REQUIREMENT =
Give all of the lines again exactly as they read.

--- Start EXERCISE MATERIAL ---

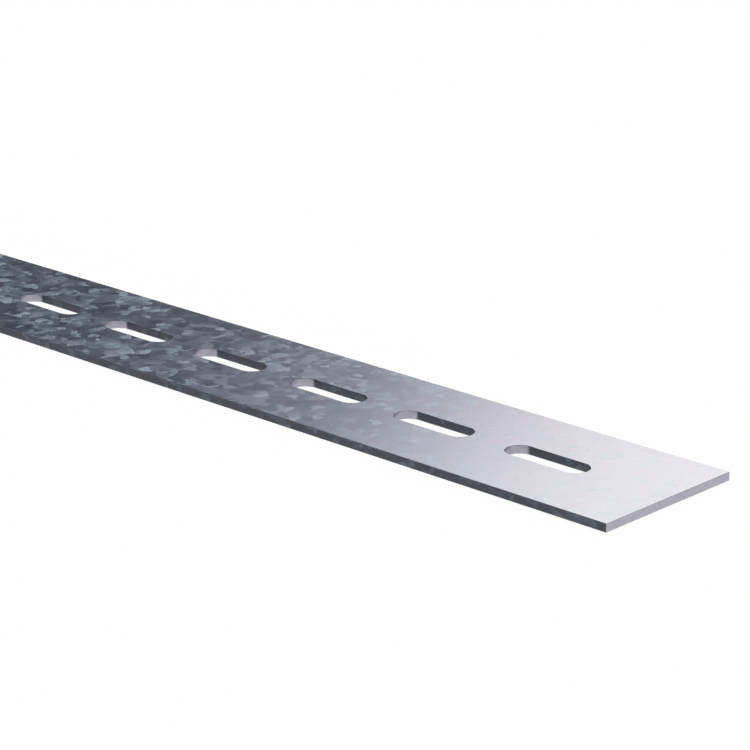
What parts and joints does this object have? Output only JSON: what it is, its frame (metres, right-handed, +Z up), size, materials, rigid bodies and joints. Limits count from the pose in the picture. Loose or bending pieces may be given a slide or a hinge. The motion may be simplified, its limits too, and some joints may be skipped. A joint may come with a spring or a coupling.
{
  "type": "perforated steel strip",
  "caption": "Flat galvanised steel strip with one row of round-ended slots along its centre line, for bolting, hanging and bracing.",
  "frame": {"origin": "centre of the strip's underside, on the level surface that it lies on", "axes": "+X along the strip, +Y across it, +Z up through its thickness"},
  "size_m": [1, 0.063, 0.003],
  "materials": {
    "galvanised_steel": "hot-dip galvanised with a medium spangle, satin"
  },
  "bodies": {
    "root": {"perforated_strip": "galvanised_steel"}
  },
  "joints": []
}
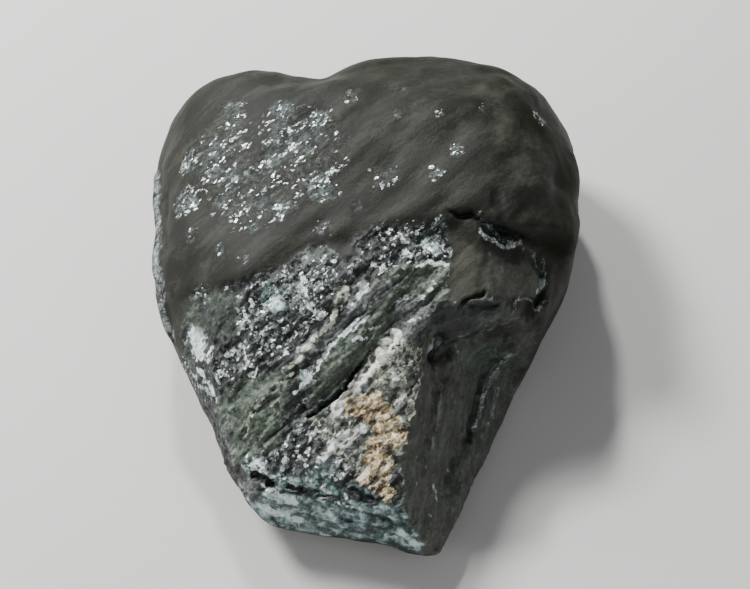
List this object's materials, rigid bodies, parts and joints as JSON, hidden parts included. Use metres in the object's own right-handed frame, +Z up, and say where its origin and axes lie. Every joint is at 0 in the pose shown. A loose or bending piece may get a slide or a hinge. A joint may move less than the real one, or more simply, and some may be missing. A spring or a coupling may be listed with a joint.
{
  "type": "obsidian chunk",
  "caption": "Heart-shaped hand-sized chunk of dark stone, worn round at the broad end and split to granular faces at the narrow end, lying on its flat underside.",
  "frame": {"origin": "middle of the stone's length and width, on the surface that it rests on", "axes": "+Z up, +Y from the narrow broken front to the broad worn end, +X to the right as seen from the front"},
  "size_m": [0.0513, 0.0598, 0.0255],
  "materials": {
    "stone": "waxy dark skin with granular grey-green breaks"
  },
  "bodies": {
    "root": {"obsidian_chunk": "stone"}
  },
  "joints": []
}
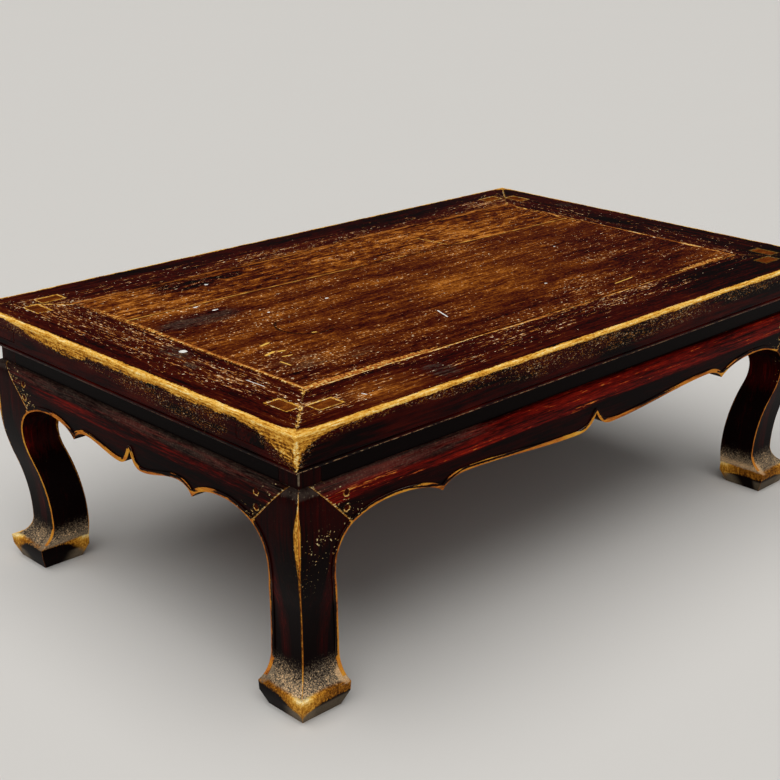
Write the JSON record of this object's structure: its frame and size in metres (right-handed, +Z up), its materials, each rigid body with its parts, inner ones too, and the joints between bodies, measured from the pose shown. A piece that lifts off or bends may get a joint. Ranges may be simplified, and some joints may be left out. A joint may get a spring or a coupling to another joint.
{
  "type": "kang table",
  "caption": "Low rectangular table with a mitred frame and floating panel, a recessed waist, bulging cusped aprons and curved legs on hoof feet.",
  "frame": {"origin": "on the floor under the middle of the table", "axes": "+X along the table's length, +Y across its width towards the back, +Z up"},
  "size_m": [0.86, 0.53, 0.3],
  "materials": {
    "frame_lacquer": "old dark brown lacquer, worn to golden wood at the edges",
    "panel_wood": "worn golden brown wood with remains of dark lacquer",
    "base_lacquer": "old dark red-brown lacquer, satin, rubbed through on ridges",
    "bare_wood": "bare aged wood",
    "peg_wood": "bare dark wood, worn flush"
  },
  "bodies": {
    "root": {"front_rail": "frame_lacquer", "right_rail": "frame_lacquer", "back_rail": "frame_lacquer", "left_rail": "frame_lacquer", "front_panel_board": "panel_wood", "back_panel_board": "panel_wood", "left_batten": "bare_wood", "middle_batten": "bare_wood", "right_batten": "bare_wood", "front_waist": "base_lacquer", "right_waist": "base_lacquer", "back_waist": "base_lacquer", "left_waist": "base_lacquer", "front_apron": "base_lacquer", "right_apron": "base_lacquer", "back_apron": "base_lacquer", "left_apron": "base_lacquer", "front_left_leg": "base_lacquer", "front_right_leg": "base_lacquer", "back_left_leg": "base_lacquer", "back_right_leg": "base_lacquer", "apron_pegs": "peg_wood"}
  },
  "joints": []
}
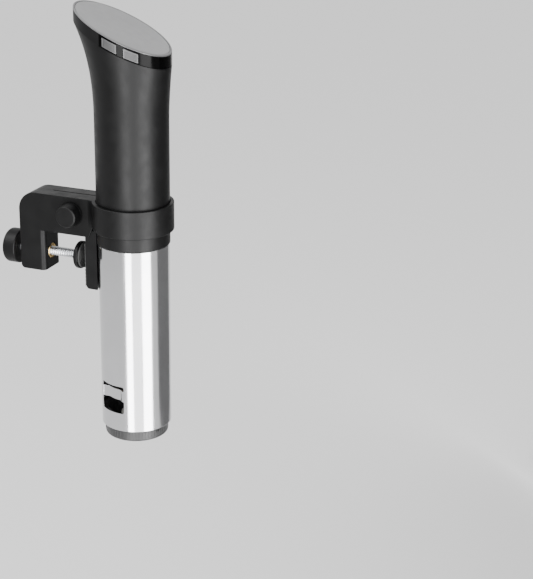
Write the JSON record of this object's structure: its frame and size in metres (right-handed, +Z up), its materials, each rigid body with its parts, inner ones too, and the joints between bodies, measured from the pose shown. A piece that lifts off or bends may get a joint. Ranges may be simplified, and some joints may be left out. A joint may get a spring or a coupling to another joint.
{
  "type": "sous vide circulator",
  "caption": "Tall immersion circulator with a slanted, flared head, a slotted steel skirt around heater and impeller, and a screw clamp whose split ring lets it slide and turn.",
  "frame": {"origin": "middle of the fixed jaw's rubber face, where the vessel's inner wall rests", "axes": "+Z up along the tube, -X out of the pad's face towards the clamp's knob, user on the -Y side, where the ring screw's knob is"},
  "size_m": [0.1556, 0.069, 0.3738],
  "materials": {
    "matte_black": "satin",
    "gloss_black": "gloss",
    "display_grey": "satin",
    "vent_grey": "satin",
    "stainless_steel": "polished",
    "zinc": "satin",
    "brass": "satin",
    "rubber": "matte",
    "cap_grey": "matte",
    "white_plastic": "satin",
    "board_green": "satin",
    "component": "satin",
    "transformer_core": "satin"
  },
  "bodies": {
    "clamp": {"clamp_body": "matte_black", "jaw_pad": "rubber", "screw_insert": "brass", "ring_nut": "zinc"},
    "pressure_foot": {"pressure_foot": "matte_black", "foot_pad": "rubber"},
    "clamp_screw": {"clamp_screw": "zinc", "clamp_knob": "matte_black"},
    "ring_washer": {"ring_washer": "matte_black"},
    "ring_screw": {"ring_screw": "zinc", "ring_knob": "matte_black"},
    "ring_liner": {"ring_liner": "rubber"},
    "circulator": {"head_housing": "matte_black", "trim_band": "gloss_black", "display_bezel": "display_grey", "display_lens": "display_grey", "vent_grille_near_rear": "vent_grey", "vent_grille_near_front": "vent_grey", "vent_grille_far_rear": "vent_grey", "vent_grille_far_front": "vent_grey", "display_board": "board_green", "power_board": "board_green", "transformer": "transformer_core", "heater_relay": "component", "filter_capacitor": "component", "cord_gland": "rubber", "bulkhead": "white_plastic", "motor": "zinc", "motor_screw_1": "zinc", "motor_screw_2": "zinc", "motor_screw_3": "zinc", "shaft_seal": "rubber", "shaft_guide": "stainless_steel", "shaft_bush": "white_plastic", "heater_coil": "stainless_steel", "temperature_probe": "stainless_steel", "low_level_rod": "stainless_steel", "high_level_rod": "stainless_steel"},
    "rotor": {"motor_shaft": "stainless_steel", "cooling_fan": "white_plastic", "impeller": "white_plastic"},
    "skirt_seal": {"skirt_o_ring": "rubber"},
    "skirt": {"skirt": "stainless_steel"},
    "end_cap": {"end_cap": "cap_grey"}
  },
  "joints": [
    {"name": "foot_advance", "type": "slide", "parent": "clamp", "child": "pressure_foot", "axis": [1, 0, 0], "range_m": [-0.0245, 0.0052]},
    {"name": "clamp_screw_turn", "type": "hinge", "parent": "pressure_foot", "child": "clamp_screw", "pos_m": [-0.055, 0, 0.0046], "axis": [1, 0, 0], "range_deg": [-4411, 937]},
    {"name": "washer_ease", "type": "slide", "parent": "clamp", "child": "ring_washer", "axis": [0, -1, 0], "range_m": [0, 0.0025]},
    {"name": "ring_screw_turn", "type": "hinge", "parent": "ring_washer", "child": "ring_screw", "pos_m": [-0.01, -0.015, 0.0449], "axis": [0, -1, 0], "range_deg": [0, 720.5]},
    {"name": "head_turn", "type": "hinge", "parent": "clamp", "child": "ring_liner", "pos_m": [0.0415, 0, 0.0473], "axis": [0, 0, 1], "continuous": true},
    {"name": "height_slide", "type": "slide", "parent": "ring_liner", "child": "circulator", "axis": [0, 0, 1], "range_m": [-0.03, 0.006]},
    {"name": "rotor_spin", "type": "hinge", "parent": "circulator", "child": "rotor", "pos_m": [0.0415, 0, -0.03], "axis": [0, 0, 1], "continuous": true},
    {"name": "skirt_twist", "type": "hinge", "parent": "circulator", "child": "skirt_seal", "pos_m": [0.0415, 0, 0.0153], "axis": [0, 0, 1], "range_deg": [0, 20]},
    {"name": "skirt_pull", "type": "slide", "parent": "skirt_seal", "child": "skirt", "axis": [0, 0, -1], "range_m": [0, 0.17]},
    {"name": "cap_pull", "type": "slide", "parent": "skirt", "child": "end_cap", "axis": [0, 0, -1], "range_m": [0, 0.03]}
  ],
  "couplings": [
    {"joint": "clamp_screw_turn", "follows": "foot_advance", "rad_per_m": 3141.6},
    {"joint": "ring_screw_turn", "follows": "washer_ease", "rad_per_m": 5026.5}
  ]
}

--- End EXERCISE MATERIAL ---

ANSWER TO THE EXERCISE =
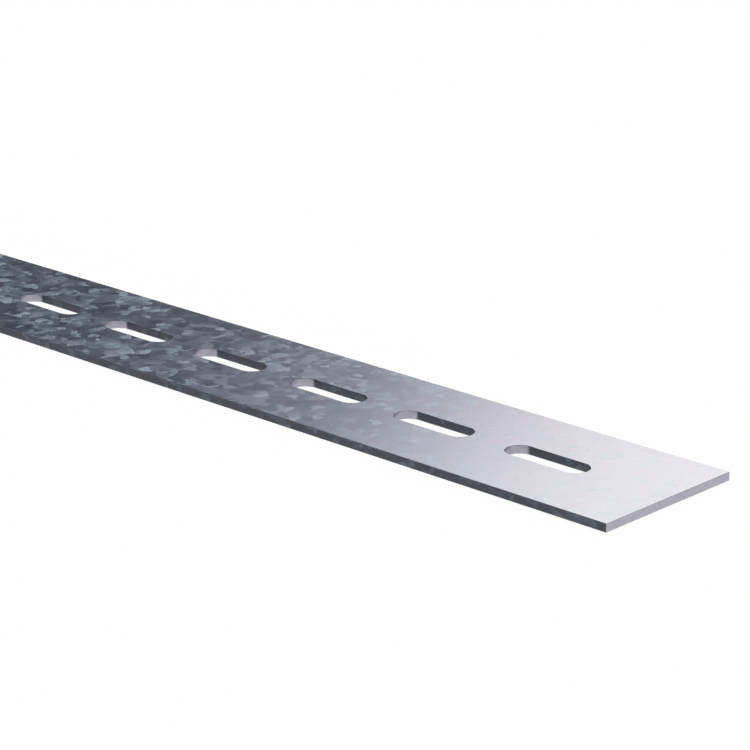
What parts and joints does this object have? Output only JSON: what it is, its frame (metres, right-handed, +Z up), size, materials, rigid bodies and joints. Limits count from the pose in the picture. Loose or bending pieces may be given a slide or a hinge. The motion may be simplified, its limits too, and some joints may be skipped. A joint may come with a spring or a coupling.
{
  "type": "perforated steel strip",
  "caption": "Flat galvanised steel strip with one row of round-ended slots along its centre line, for bolting, hanging and bracing.",
  "frame": {"origin": "centre of the strip's underside, on the level surface that it lies on", "axes": "+X along the strip, +Y across it, +Z up through its thickness"},
  "size_m": [1, 0.063, 0.003],
  "materials": {
    "galvanised_steel": "hot-dip galvanised with a medium spangle, satin"
  },
  "bodies": {
    "root": {"perforated_strip": "galvanised_steel"}
  },
  "joints": []
}
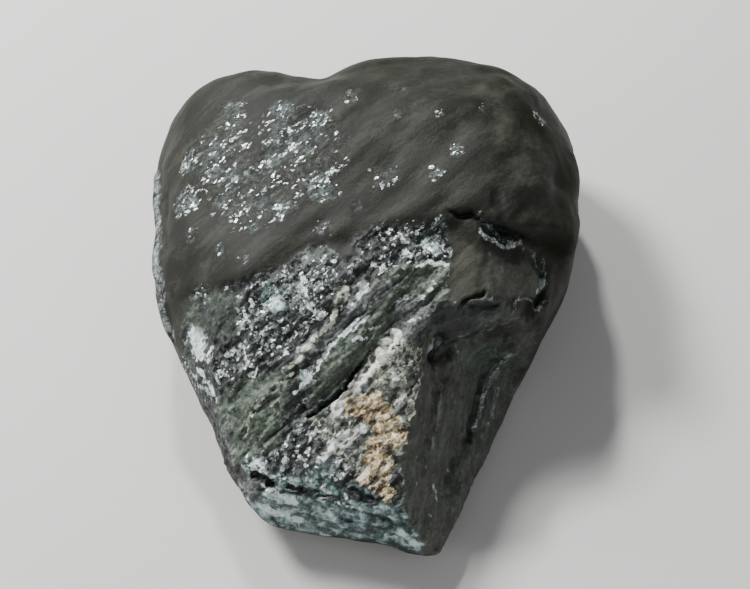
List this object's materials, rigid bodies, parts and joints as JSON, hidden parts included. Use metres in the object's own right-handed frame, +Z up, and say where its origin and axes lie. Every joint is at 0 in the pose shown. A loose or bending piece may get a slide or a hinge. A joint may move less than the real one, or more simply, and some may be missing. A spring or a coupling may be listed with a joint.
{
  "type": "obsidian chunk",
  "caption": "Heart-shaped hand-sized chunk of dark stone, worn round at the broad end and split to granular faces at the narrow end, lying on its flat underside.",
  "frame": {"origin": "middle of the stone's length and width, on the surface that it rests on", "axes": "+Z up, +Y from the narrow broken front to the broad worn end, +X to the right as seen from the front"},
  "size_m": [0.0513, 0.0598, 0.0255],
  "materials": {
    "stone": "waxy dark skin with granular grey-green breaks"
  },
  "bodies": {
    "root": {"obsidian_chunk": "stone"}
  },
  "joints": []
}
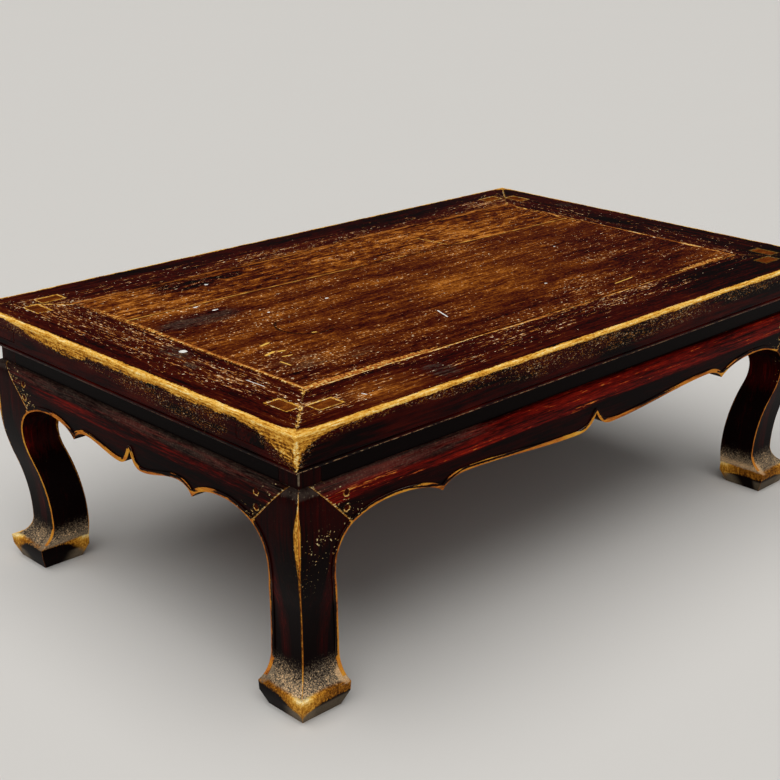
Write the JSON record of this object's structure: its frame and size in metres (right-handed, +Z up), its materials, each rigid body with its parts, inner ones too, and the joints between bodies, measured from the pose shown. A piece that lifts off or bends may get a joint. Ranges may be simplified, and some joints may be left out. A joint may get a spring or a coupling to another joint.
{
  "type": "kang table",
  "caption": "Low rectangular table with a mitred frame and floating panel, a recessed waist, bulging cusped aprons and curved legs on hoof feet.",
  "frame": {"origin": "on the floor under the middle of the table", "axes": "+X along the table's length, +Y across its width towards the back, +Z up"},
  "size_m": [0.86, 0.53, 0.3],
  "materials": {
    "frame_lacquer": "old dark brown lacquer, worn to golden wood at the edges",
    "panel_wood": "worn golden brown wood with remains of dark lacquer",
    "base_lacquer": "old dark red-brown lacquer, satin, rubbed through on ridges",
    "bare_wood": "bare aged wood",
    "peg_wood": "bare dark wood, worn flush"
  },
  "bodies": {
    "root": {"front_rail": "frame_lacquer", "right_rail": "frame_lacquer", "back_rail": "frame_lacquer", "left_rail": "frame_lacquer", "front_panel_board": "panel_wood", "back_panel_board": "panel_wood", "left_batten": "bare_wood", "middle_batten": "bare_wood", "right_batten": "bare_wood", "front_waist": "base_lacquer", "right_waist": "base_lacquer", "back_waist": "base_lacquer", "left_waist": "base_lacquer", "front_apron": "base_lacquer", "right_apron": "base_lacquer", "back_apron": "base_lacquer", "left_apron": "base_lacquer", "front_left_leg": "base_lacquer", "front_right_leg": "base_lacquer", "back_left_leg": "base_lacquer", "back_right_leg": "base_lacquer", "apron_pegs": "peg_wood"}
  },
  "joints": []
}
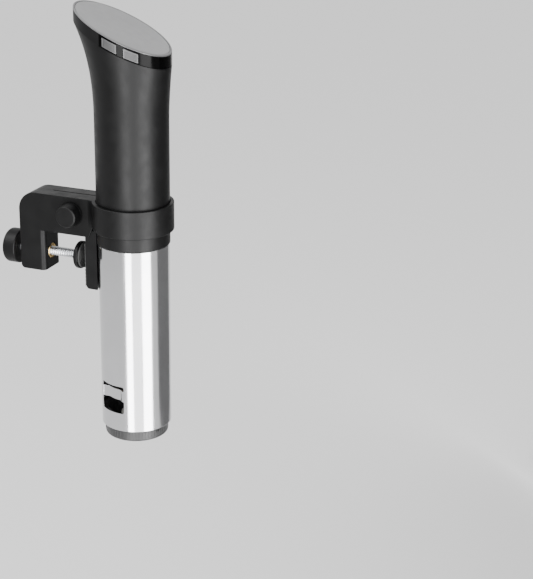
Write the JSON record of this object's structure: its frame and size in metres (right-handed, +Z up), its materials, each rigid body with its parts, inner ones too, and the joints between bodies, measured from the pose shown. A piece that lifts off or bends may get a joint. Ranges may be simplified, and some joints may be left out. A joint may get a spring or a coupling to another joint.
{
  "type": "sous vide circulator",
  "caption": "Tall immersion circulator with a slanted, flared head, a slotted steel skirt around heater and impeller, and a screw clamp whose split ring lets it slide and turn.",
  "frame": {"origin": "middle of the fixed jaw's rubber face, where the vessel's inner wall rests", "axes": "+Z up along the tube, -X out of the pad's face towards the clamp's knob, user on the -Y side, where the ring screw's knob is"},
  "size_m": [0.1556, 0.069, 0.3738],
  "materials": {
    "matte_black": "satin",
    "gloss_black": "gloss",
    "display_grey": "satin",
    "vent_grey": "satin",
    "stainless_steel": "polished",
    "zinc": "satin",
    "brass": "satin",
    "rubber": "matte",
    "cap_grey": "matte",
    "white_plastic": "satin",
    "board_green": "satin",
    "component": "satin",
    "transformer_core": "satin"
  },
  "bodies": {
    "clamp": {"clamp_body": "matte_black", "jaw_pad": "rubber", "screw_insert": "brass", "ring_nut": "zinc"},
    "pressure_foot": {"pressure_foot": "matte_black", "foot_pad": "rubber"},
    "clamp_screw": {"clamp_screw": "zinc", "clamp_knob": "matte_black"},
    "ring_washer": {"ring_washer": "matte_black"},
    "ring_screw": {"ring_screw": "zinc", "ring_knob": "matte_black"},
    "ring_liner": {"ring_liner": "rubber"},
    "circulator": {"head_housing": "matte_black", "trim_band": "gloss_black", "display_bezel": "display_grey", "display_lens": "display_grey", "vent_grille_near_rear": "vent_grey", "vent_grille_near_front": "vent_grey", "vent_grille_far_rear": "vent_grey", "vent_grille_far_front": "vent_grey", "display_board": "board_green", "power_board": "board_green", "transformer": "transformer_core", "heater_relay": "component", "filter_capacitor": "component", "cord_gland": "rubber", "bulkhead": "white_plastic", "motor": "zinc", "motor_screw_1": "zinc", "motor_screw_2": "zinc", "motor_screw_3": "zinc", "shaft_seal": "rubber", "shaft_guide": "stainless_steel", "shaft_bush": "white_plastic", "heater_coil": "stainless_steel", "temperature_probe": "stainless_steel", "low_level_rod": "stainless_steel", "high_level_rod": "stainless_steel"},
    "rotor": {"motor_shaft": "stainless_steel", "cooling_fan": "white_plastic", "impeller": "white_plastic"},
    "skirt_seal": {"skirt_o_ring": "rubber"},
    "skirt": {"skirt": "stainless_steel"},
    "end_cap": {"end_cap": "cap_grey"}
  },
  "joints": [
    {"name": "foot_advance", "type": "slide", "parent": "clamp", "child": "pressure_foot", "axis": [1, 0, 0], "range_m": [-0.0245, 0.0052]},
    {"name": "clamp_screw_turn", "type": "hinge", "parent": "pressure_foot", "child": "clamp_screw", "pos_m": [-0.055, 0, 0.0046], "axis": [1, 0, 0], "range_deg": [-4411, 937]},
    {"name": "washer_ease", "type": "slide", "parent": "clamp", "child": "ring_washer", "axis": [0, -1, 0], "range_m": [0, 0.0025]},
    {"name": "ring_screw_turn", "type": "hinge", "parent": "ring_washer", "child": "ring_screw", "pos_m": [-0.01, -0.015, 0.0449], "axis": [0, -1, 0], "range_deg": [0, 720.5]},
    {"name": "head_turn", "type": "hinge", "parent": "clamp", "child": "ring_liner", "pos_m": [0.0415, 0, 0.0473], "axis": [0, 0, 1], "continuous": true},
    {"name": "height_slide", "type": "slide", "parent": "ring_liner", "child": "circulator", "axis": [0, 0, 1], "range_m": [-0.03, 0.006]},
    {"name": "rotor_spin", "type": "hinge", "parent": "circulator", "child": "rotor", "pos_m": [0.0415, 0, -0.03], "axis": [0, 0, 1], "continuous": true},
    {"name": "skirt_twist", "type": "hinge", "parent": "circulator", "child": "skirt_seal", "pos_m": [0.0415, 0, 0.0153], "axis": [0, 0, 1], "range_deg": [0, 20]},
    {"name": "skirt_pull", "type": "slide", "parent": "skirt_seal", "child": "skirt", "axis": [0, 0, -1], "range_m": [0, 0.17]},
    {"name": "cap_pull", "type": "slide", "parent": "skirt", "child": "end_cap", "axis": [0, 0, -1], "range_m": [0, 0.03]}
  ],
  "couplings": [
    {"joint": "clamp_screw_turn", "follows": "foot_advance", "rad_per_m": 3141.6},
    {"joint": "ring_screw_turn", "follows": "washer_ease", "rad_per_m": 5026.5}
  ]
}